Other players to have good series, or at least their moments, included Marsh, Harris, Lyon, Hughes, Siddle and Watson (with the ball).  While the batting is taking shape, the bowling is still a concern.  Australia can’t keep its best bowlers on the park and the others are a dead set worry.   And I’m none too sure which category Johnson is in.  It is a fact that he had the worst Australian bowling average by far and was the most expensive of the quicks by a long way.

And finally, with head coach Nielson finally falling on his sword today, I would think it is time for the ex-captain to start spending some more time with the wife, family and new baby.  I thought it would have made more sense to make a clear break and retain Khawaja for the third Test.  But that’s just me.

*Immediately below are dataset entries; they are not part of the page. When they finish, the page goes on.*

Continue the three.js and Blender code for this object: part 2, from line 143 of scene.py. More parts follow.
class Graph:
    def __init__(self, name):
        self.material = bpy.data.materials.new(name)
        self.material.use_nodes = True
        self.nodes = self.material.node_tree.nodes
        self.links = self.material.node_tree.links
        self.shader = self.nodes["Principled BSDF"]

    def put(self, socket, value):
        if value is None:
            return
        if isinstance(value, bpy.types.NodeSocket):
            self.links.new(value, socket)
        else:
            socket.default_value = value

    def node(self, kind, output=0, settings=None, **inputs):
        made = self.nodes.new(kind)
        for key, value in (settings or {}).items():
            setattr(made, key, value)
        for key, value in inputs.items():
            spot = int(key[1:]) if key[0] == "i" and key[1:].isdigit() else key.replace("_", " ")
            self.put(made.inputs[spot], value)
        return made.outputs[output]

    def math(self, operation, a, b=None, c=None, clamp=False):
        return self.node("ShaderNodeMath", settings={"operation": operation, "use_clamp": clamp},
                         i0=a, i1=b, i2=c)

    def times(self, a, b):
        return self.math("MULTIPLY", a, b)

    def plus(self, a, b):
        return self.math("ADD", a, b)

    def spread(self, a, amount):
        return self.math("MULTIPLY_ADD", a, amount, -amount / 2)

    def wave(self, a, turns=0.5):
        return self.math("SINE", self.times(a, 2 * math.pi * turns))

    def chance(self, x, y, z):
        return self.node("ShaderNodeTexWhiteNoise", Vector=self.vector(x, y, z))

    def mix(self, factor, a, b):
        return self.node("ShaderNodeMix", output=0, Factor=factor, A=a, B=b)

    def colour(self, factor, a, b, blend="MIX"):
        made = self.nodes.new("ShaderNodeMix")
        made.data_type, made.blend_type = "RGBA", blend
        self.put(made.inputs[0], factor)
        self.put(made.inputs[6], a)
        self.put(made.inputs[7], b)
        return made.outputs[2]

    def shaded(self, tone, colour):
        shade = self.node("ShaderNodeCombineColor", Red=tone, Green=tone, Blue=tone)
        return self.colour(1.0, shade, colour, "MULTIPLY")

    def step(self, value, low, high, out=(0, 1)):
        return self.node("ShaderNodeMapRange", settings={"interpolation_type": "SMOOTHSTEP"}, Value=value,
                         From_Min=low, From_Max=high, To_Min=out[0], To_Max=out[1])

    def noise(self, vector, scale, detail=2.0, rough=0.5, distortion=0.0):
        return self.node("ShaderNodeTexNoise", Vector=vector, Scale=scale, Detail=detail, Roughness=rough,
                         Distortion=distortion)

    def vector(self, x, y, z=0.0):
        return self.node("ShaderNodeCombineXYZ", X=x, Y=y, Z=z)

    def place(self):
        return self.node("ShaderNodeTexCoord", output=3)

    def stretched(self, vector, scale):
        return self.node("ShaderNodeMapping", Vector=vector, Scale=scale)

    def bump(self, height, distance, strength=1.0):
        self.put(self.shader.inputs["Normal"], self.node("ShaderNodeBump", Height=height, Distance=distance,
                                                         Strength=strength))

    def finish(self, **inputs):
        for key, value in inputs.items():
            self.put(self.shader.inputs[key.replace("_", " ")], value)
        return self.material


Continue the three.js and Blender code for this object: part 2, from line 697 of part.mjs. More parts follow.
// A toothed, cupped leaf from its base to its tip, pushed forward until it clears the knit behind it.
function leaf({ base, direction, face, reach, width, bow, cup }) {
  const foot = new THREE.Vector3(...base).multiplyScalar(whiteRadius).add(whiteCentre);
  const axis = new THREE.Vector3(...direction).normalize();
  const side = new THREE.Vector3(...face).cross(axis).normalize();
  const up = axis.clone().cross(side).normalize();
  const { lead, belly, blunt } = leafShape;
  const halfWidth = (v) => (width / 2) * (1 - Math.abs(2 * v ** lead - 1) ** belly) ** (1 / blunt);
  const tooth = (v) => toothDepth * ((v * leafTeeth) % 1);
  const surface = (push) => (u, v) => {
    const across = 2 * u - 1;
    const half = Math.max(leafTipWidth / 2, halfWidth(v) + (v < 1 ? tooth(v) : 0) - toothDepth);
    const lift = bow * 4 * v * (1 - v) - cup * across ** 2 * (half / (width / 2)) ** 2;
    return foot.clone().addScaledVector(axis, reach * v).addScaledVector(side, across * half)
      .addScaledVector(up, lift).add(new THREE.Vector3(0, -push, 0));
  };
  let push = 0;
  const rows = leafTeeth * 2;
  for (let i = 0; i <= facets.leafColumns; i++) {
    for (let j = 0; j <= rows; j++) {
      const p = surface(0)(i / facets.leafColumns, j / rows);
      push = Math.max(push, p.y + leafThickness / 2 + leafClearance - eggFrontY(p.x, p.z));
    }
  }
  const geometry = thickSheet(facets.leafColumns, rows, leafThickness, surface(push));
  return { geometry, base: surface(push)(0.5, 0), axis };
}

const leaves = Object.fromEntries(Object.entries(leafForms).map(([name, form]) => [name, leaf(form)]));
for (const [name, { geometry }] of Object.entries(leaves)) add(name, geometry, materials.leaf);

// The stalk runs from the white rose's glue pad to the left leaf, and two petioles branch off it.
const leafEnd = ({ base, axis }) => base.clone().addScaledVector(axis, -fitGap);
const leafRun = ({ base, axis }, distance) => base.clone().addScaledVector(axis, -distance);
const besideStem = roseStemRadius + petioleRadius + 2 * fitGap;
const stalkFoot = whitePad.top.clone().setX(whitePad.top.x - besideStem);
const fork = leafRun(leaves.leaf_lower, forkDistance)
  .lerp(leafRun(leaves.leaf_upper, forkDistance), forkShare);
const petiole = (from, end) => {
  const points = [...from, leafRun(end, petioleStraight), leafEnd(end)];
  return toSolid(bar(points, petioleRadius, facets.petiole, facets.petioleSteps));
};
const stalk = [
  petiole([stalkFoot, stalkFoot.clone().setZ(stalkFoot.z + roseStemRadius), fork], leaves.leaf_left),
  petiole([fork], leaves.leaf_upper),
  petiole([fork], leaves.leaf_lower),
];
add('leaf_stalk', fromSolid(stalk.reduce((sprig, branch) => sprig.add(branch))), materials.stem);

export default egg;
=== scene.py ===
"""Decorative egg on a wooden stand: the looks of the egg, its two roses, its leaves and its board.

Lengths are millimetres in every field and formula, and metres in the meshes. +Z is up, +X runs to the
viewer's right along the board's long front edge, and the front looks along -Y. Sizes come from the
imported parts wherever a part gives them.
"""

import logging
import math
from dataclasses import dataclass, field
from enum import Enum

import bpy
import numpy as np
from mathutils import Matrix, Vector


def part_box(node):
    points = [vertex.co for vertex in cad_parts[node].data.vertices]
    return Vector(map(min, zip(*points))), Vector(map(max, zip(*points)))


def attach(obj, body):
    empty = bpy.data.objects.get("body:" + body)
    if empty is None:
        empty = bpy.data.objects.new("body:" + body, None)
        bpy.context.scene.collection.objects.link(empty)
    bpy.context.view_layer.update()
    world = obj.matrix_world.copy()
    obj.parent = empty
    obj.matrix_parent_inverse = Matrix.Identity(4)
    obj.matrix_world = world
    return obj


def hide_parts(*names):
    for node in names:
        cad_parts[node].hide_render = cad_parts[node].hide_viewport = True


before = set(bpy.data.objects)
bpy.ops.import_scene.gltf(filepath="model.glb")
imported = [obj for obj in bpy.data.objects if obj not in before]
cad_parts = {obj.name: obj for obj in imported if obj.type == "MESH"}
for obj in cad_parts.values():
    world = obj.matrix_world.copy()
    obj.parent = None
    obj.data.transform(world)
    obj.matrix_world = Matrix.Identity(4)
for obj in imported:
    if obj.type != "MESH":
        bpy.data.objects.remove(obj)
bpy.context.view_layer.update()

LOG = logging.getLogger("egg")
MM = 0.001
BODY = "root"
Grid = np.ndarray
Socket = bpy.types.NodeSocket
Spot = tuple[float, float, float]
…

While Australia could hardly be called world beaters, this series stemmed the tide.  It went along way to installing a credible captain Clarke as well as giving some much needed confidence and experience to the players that will form the core of the rebuild.

Hail Hafeez the Hero

I guess there is somewhat of a focus on the final day of the final Test between Australia and Sri Lanka.  And rightly so – the match and the series is delicately poised.  And perhaps the Pakistan’s tour of Zimbabwe was not the most glamorous fixture.  However, whichever way you look at it, Mohammad Hafeez performed super human efforts for Pakistan and I wish to recognise them before the moment has completely passed.

Hafeez was the man-of-the-match in the only Test, the second of three one dayers and both the T20s.  He scored heavily and took plenty of wickets.   His analyses included 119 & 38 and 4/31 in the Test, 139* in the 2nd One dayer as well as odd wickets in that series and finally, 71 & 4/10 and 51 & 3/11 in the T20s.

What an all round, all round guy, if you see what I mean.